• _STATED TASK_
Find all the lines with "Vector" and gather them.
--- RAW DATA ---
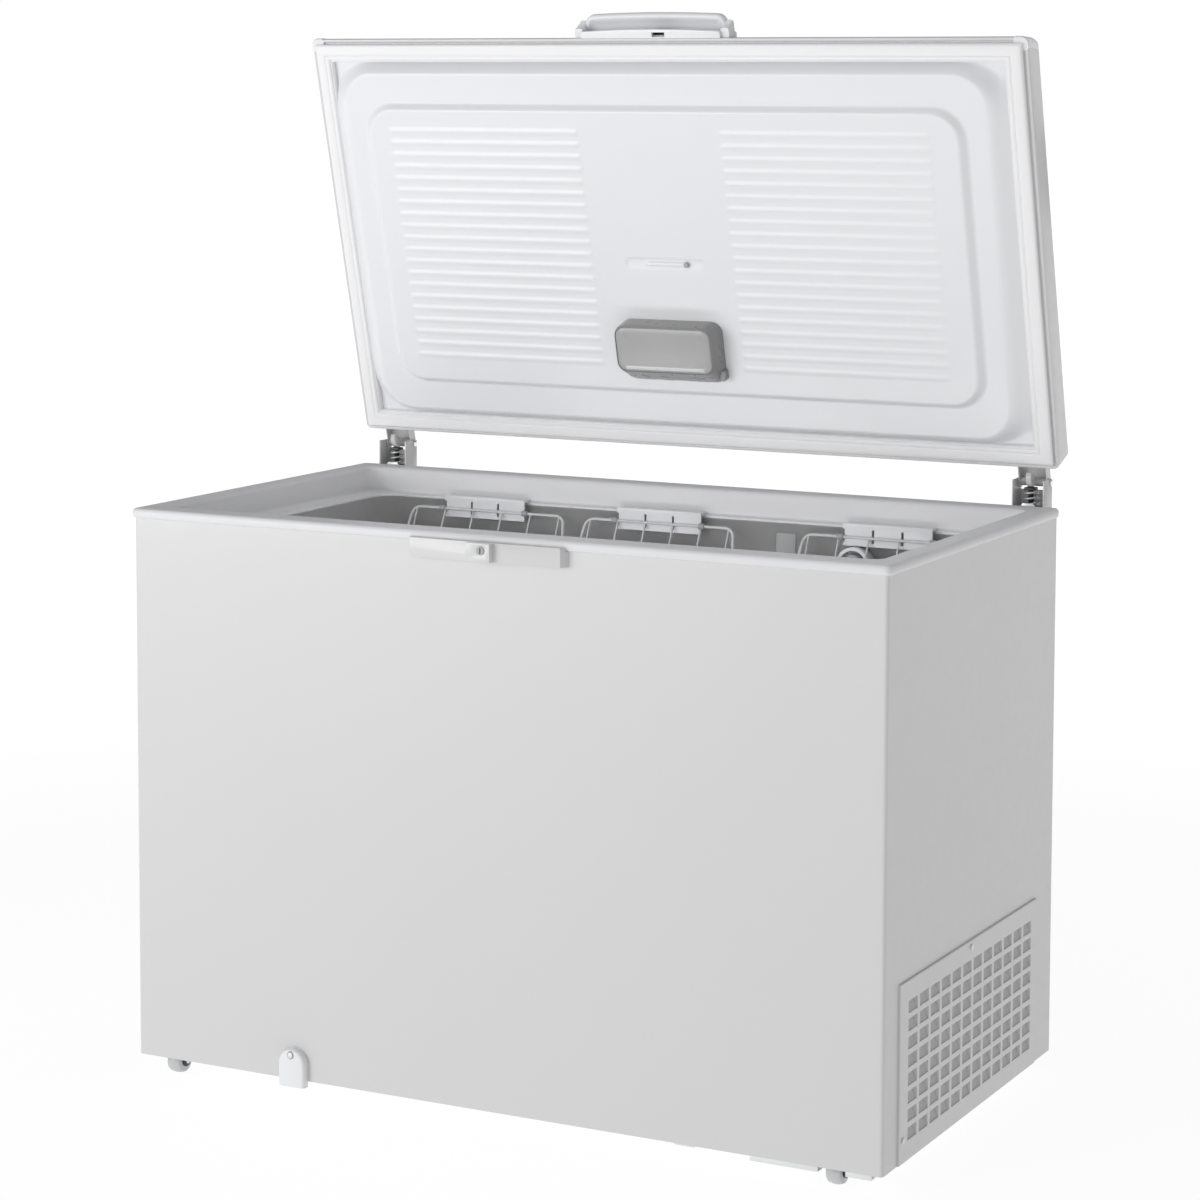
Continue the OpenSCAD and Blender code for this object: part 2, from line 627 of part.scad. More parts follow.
// Coil spring around the plunger between the guide shelf and the plunger's head
module hinge_spring(side) color(steel) stand() at_hinge(side) translate([0, plunger_y, guide_z]) {
  sides = 8;
  steps = 14 * spring_turns;
  free = plunger_top - 4 - guide_z - spring_wire - 0.4;
  rings = [for (i = [0:steps], k = [0:sides - 1]) let (
    a = i * 360 / 14, b = k * 360 / sides, r = spring_r + spring_wire / 2 * cos(b))
    [r * cos(a), r * sin(a), 0.2 + spring_wire / 2 + free * i / steps + spring_wire / 2 * sin(b)]];
  walls = [for (i = [0:steps - 1], k = [0:sides - 1]) let (n = (k + 1) % sides)
    [i * sides + k, (i + 1) * sides + k, (i + 1) * sides + n, i * sides + n]];
  polyhedron(rings, concat([[for (k = [0:sides - 1]) k]], walls,
    [[for (k = [sides - 1:-1:0]) steps * sides + k]]));
}

module hinge_spring_left() hinge_spring(-1);
module hinge_spring_right() hinge_spring(1);

// ---- Baskets ----

// Wire basket drawn as a thin-walled tray whose walls and floor are pierced by rows of windows
module basket(i) color([0.93, 0.93, 0.93]) stand() {
  x0 = baskets[i][0] + 12;
  x1 = baskets[i][1] - 12;
  z0 = basket_top - basket_h;
  cols = 5;
  rows = 9;
  levels = 3;
  step_x = (x1 - x0 - basket_t) / cols;
  step_y = (basket_y[1] - basket_y[0] - basket_t) / rows;
  step_z = (basket_h - basket_t) / levels;
  difference() {
    box(x0, x1, basket_y[0], basket_y[1], z0, basket_top + 1);
    box(x0 + basket_t, x1 - basket_t, basket_y[0] + basket_t, basket_y[1] - basket_t, z0 + basket_t, 900);
    for (a = [0:cols - 1]) translate([x0 + basket_t + a * step_x, 0, 0]) {
      for (c = [0:levels - 1]) translate([0, basket_y[0] - 5, z0 + basket_t + c * step_z])
        cube([step_x - basket_t, 600, step_z - basket_t]);
      for (b = [0:rows - 1]) translate([0, basket_y[0] + basket_t + b * step_y, z0 - 1])
        cube([step_x - basket_t, step_y - basket_t, 8]);
    }
    for (b = [0:rows - 1], c = [0:levels - 1])
      translate([x0 - 5, basket_y[0] + basket_t + b * step_y, z0 + basket_t + c * step_z])
        cube([x1 - x0 + 10, step_y - basket_t, step_z - basket_t]);
  }
  difference() {
    rbox(baskets[i][0], baskets[i][1], frame_y[0], frame_y[1], basket_top, basket_top + basket_t, 20);
    box(x0 + basket_t, x1 - basket_t, basket_y[0] + basket_t, basket_y[1] - basket_t, 700, 800);
  }
}

module basket_left() basket(0);
module basket_middle() basket(1);
module basket_right() basket(2);

// Moulded grips that hook a basket's front and back over the collar's ledge
module basket_grips(i) color(white) stand() {
  x0 = grip_mid[i] - grip_w / 2;
  for (end = [0, 1]) {
    y = end == 0 ? frame_y[0] - 9 : frame_y[1];
    hook = end == 0 ? [mouth[1] + 2, y + 9] : [y, mouth[2] - 2];
    difference() {
      union() {
        box(x0, x0 + grip_w, y + (end == 0 ? 5.5 : 0), y + (end == 0 ? 9 : 3.5), grip_z[0], skirt_z + 4);
        box(x0, x0 + grip_w, hook[0], hook[1], skirt_z, skirt_z + 4);
      }
      for (k = [0:2]) box(x0 + k * 47, x0 + k * 47 + 3.5, y - 1, y + 11, grip_z[0] + 5, grip_z[1]);
    }
  }
}

module basket_grips_left() basket_grips(0);
module basket_grips_middle() basket_grips(1);
module basket_grips_right() basket_grips(2);

// ---- Lid ----

module lid_block(inset, z0, z1, r) rbox(-lid_half_w + inset, lid_half_w - inset,
  lid_y[0] + inset, lid_y[1] - inset, z0, z1, r);

module step_block(step, inset, z, top) rbox(-step[0] + inset, step[0] - inset, step[1] + inset,
  step[2] - inset, z + inset, top, step[3] - inset);

module plateaus(inset, top) {
  step_block(step_1, inset, plateau_z, top);
  step_block(step_2, inset, plateau_z2, top);
}

module ribs(grow) for (i = [0:rib_count - 1], x = ribs_x)
  rod_x(x[0] - grow, x[1] + grow, rib_y + i * rib_pitch, plateau_z2 + 2, 2 * (rib_r + grow / 2));

// What the leaning front and sides leave out of a block of the lid
module lean_cut(inset) {
  translate([0, lid_y[0] + inset, lean_z]) rotate([-lid_lean[0], 0, 0]) box(-700, 700, -60, 0, 0, 90);
  for (s = [-1, 1]) translate([s * (lid_half_w - inset), 0, lean_z]) rotate([0, -s * lid_lean[1], 0])
    box(min(0, 60 * s), max(0, 60 * s), -50, 700, 0, 90);
}

module lid_form(inset, z0, z1) difference() {
  lid_block(inset, z0, z1, lid_corner_r - inset);
  lean_cut(inset);
}

module lid_skin() color(white) on_lid() difference() {
  lid_form(0, lid_z, lid_top);
  lid_form(1.2, lid_z - 1, lid_top - 1.2);
}

module lid_liner() color([0.96, 0.96, 0.96]) on_lid() difference() {
  union() {
    lid_block(1.3, flange_z, flange_z + liner_t, lid_corner_r - 1.3);
    plateaus(0, flange_z + 1);
    ribs(0);
  }
  plateaus(liner_t, flange_z + 10);
}

module lid_foam() color("wheat") on_lid() union() {
  lid_form(1.3, flange_z + liner_t, lid_top - 1.2);
  difference() {
    plateaus(liner_t, flange_z + liner_t + 1);
    ribs(0.1);
  }
}

module gasket_block(inset, z0, z1, r) rbox(-gasket[0] + inset, gasket[0] - inset,
  gasket[1] + inset, gasket[2] - inset, z0, z1, r);

module lid_gasket() color([0.9, 0.9, 0.9]) on_lid() difference() {
  gasket_block(0, lid_z - lid_gap + gap, flange_z, 10);
  gasket_block(gasket_w, lid_z - 20, flange_z + 1, 8);
  difference() {
    gasket_block(6, lid_z - 20, lid_z - 4, 8);
    gasket_block(12, lid_z - 30, lid_z, 8);
  }
}

// Grip blade in plan, from its wide root on the lid to its slightly arched front edge
function blade(reach, front_w, root_w) = concat([[-root_w, 0]],
  [for (a = [180:15:255]) [-front_w + 14 + 14 * cos(a), -reach + 16 + 14 * sin(a)]],
  [for (k = [-3:3]) [k / 3 * (front_w - 16), -reach + 2 * pow(k / 3, 2)]],
  [for (a = [285:15:360]) [front_w - 14 + 14 * cos(a), -reach + 16 + 14 * sin(a)]], [[root_w, 0]]);

module lid_handle() color([0.93, 0.93, 0.93]) on_lid() difference() {
  translate([0, lid_y[0], 0]) {
    difference() {
      translate([0, 0, handle_z[0]]) linear_extrude(handle_z[1] - handle_z[0])
        polygon(concat(blade(handle_reach - 1, 106, 128), [[128, 14], [-128, 14]]));
      translate([0, 0, handle_z[0] - 1]) linear_extrude(handle_z[1] - handle_z[0] - 4)
        polygon([[-100, -4], [-94, -handle_reach + 8], [94, -handle_reach + 8], [100, -4]]);
    }
    for (s = [-1, 1]) translate([s * 121, 0, 0]) box(-6, 6, -12, 8, lean_z, handle_z[0]);
  }
  lid_form(0, lid_z, lid_top);
}

module lid_handle_shelf() color(white) on_lid() difference() {
  union() {
    rbox(-115, 115, shelf_y, lid_y[0], lid_z, lid_z + 6, 3);
    box(-112, 112, lid_y[0] - 3, lid_y[0] + 8, lid_z + 5, handle_z[0]);
  }
  lid_form(0, lid_z, lid_top);
  box(3.5, 24.5, tongue_y[0] - 2, tongue_y[1] + 2, lid_z - 1, lid_z + 8);
}

module lamp_cover() color([0.6, 0.6, 0.6, 0.7]) on_lid() difference() {
  rbox(-lamp[0], lamp[0], lamp[1], lamp[2], plateau_z2 - lamp_deep, plateau_z2, lamp[3]);
  rbox(-lamp[0] + 2, lamp[0] - 2, lamp[1] + 2, lamp[2] - 2, plateau_z2 - lamp_deep + 2, plateau_z2 + 1,
    lamp[3] - 2);
}

module lamp_base() color(white) on_lid() difference() {
  union() {
    rbox(-75, 75, lamp[1] + 8, lamp[2] - 8, plateau_z2 - 3, plateau_z2, 10);
    box(bulb[0] - 8, bulb[0] + 16, bulb[1] - 14, bulb[1] + 14, plateau_z2 - 28, plateau_z2 - 2);
  }
  rod_x(bulb[0], bulb[0] + 22, bulb[1], plateau_z2 - bulb[2], 14);
}

module lamp_bulb() color([1, 1, 0.92]) on_lid()
  translate([bulb[0], bulb[1], plateau_z2 - bulb[2]]) rotate([0, 90, 0]) {
  cylinder(d = 13.8, h = 24);
  translate([0, 0, 23]) cylinder(d1 = 14, d2 = 24, h = 10);
  translate([0, 0, 33 - eps]) cylinder(d = 24, h = 30);
  translate([0, 0, 63 - eps]) sphere(d = 24);
}

module lid_screws() color(steel) on_lid() {
  for (x = [-66, 66]) translate([x, lamp[1] + 16, plateau_z2 - 6]) cylinder(d = 9, h = 3);
  for (side = [-1, 1], x = arm_screw_x) translate([side * hinge_x + x, lid_y[1], lid_top - 16])
    rotate([-90, 0, 0]) {
      cylinder(d = 4.9, h = 2);
      translate([0, 0, 2]) cylinder(d = 9, h = 2.5);
    }
}

cabinet_shell();
rear_panel();
base_panel();
inner_liner();
cabinet_foam();
rim_frame();
evaporator_coil();
condenser_coil();
compressor_tray();
compressor();
compressor_mounts();
relay_box();
filter_drier();
refrigerant_tubes();
thermostat();
cord_gland();
side_grille();
cover_screws();
lock_plate();
lock_cylinder();
lock_tongue();
drain_cover();
drain_tube();
drain_plug();
probe_housing();
probe_tube();
liner_plate();
roller_brackets();
roller_axles();
roller_front_left();
roller_front_right();
roller_rear_left();
roller_rear_right();
hinge_base_left();
hinge_base_right();
hinge_screws();
hinge_pins();
hinge_arm_left();
hinge_arm_right();
hinge_plunger_left();
hinge_plunger_right();
hinge_spring_left();
hinge_spring_right();
basket_left();
basket_middle();
basket_right();
basket_grips_left();
basket_grips_middle();
basket_grips_right();
lid_skin();
lid_liner();
lid_foam();
lid_gasket();
lid_handle();
lid_handle_shelf();
lamp_cover();
lamp_base();
lamp_bulb();
lid_screws();
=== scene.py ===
"""Chest freezer with an open lid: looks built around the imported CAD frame.

Shapes are drawn in the cabinet's own millimetres: y = 0 is its front face and z = 0 its lower edge.
Matrix CAB takes them to the row frame, and LID does the same for a part drawn on the closed lid.
"""
import json
import math

import bmesh
import bpy
import numpy as np
from mathutils import Matrix, Vector


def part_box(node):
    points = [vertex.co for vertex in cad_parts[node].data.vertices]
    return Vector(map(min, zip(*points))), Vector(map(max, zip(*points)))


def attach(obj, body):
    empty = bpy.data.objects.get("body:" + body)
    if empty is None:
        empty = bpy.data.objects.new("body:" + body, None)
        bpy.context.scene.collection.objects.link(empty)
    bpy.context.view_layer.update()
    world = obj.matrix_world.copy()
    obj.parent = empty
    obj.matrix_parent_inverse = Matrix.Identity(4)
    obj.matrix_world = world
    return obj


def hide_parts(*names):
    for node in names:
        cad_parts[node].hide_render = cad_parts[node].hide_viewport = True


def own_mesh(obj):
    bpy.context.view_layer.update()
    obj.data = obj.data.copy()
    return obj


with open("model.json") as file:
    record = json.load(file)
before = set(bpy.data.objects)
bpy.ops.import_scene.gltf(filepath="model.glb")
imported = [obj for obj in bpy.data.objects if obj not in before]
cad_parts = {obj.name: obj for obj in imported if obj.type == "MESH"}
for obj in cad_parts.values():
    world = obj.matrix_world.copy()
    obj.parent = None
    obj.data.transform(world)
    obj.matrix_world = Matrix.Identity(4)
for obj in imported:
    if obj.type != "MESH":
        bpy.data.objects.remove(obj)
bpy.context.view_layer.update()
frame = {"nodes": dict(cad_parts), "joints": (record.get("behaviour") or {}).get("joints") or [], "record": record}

MM = 0.001
RECORD = frame["record"]
JOINTS = {j["name"]: j for j in frame["joints"]}
BODY = {n: b for b, ns in RECORD["behaviour"]["bodies"].items() for n in ns}
SLOT = {s["node"]: s["material_slot"] for s in RECORD["subparts"]}
SHELL_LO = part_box("cabinet_shell")[0]
CAB = Matrix.Translation((0, SHELL_LO.y, SHELL_LO.z)) @ Matrix.Scale(MM, 4)
PIVOT = Vector(JOINTS["lid_hinge"]["pos_m"])
LID_OPEN = math.radians(JOINTS["lid_hinge"]["range_deg"][1])
LID = (Matrix.Translation(PIVOT) @ Matrix.Rotation(-LID_OPEN, 4, "X")
       @ Matrix.Translation(-PIVOT) @ CAB)


# ---- Materials ----

def node(tree, kind, place, **values):
    made = tree.nodes.new(kind)
    made.location = place
    for key, value in values.items():
        if key in made.inputs:
            made.inputs[key].default_value = value
        else:
            setattr(made, key, value)
    return made


def map_range(tree, place, source, from_ends, to_ends):
    """Maps a socket from one range to another and returns the output."""
    made = node(tree, "ShaderNodeMapRange", place)
    for side, ends in (("From", from_ends), ("To", to_ends)):
        made.inputs[side + " Min"].default_value = ends[0]
        made.inputs[side + " Max"].default_value = ends[1]
    tree.links.new(source, made.inputs["Value"])
    return made.outputs[0]


def colour_mix(tree, place, blend_type="MIX"):
    """A colour mix node's factor, two colour inputs and output."""
    made = node(tree, "ShaderNodeMix", place, data_type="RGBA", blend_type=blend_type)
    ends = [s for s in made.inputs if s.type == "RGBA"]
    return made.inputs[0], *ends, next(s for s in made.outputs if s.type == "RGBA")


# cells per metre of the stucco, scale of the noise that scatters them, and painted shade on its relief: colour
# factor near the cells' centres and out at their edges
STUCCO_CELLS, STUCCO_SCATTER, STUCCO_PAINTED_SHADE = 134.19, 108.0, (1.0, 0.65)
SMUDGE_SCALE = 60.0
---
• _ANSWER TO THIS TASK_
from mathutils import Matrix, Vector
    return Vector(map(min, zip(*points))), Vector(map(max, zip(*points)))
PIVOT = Vector(JOINTS["lid_hinge"]["pos_m"])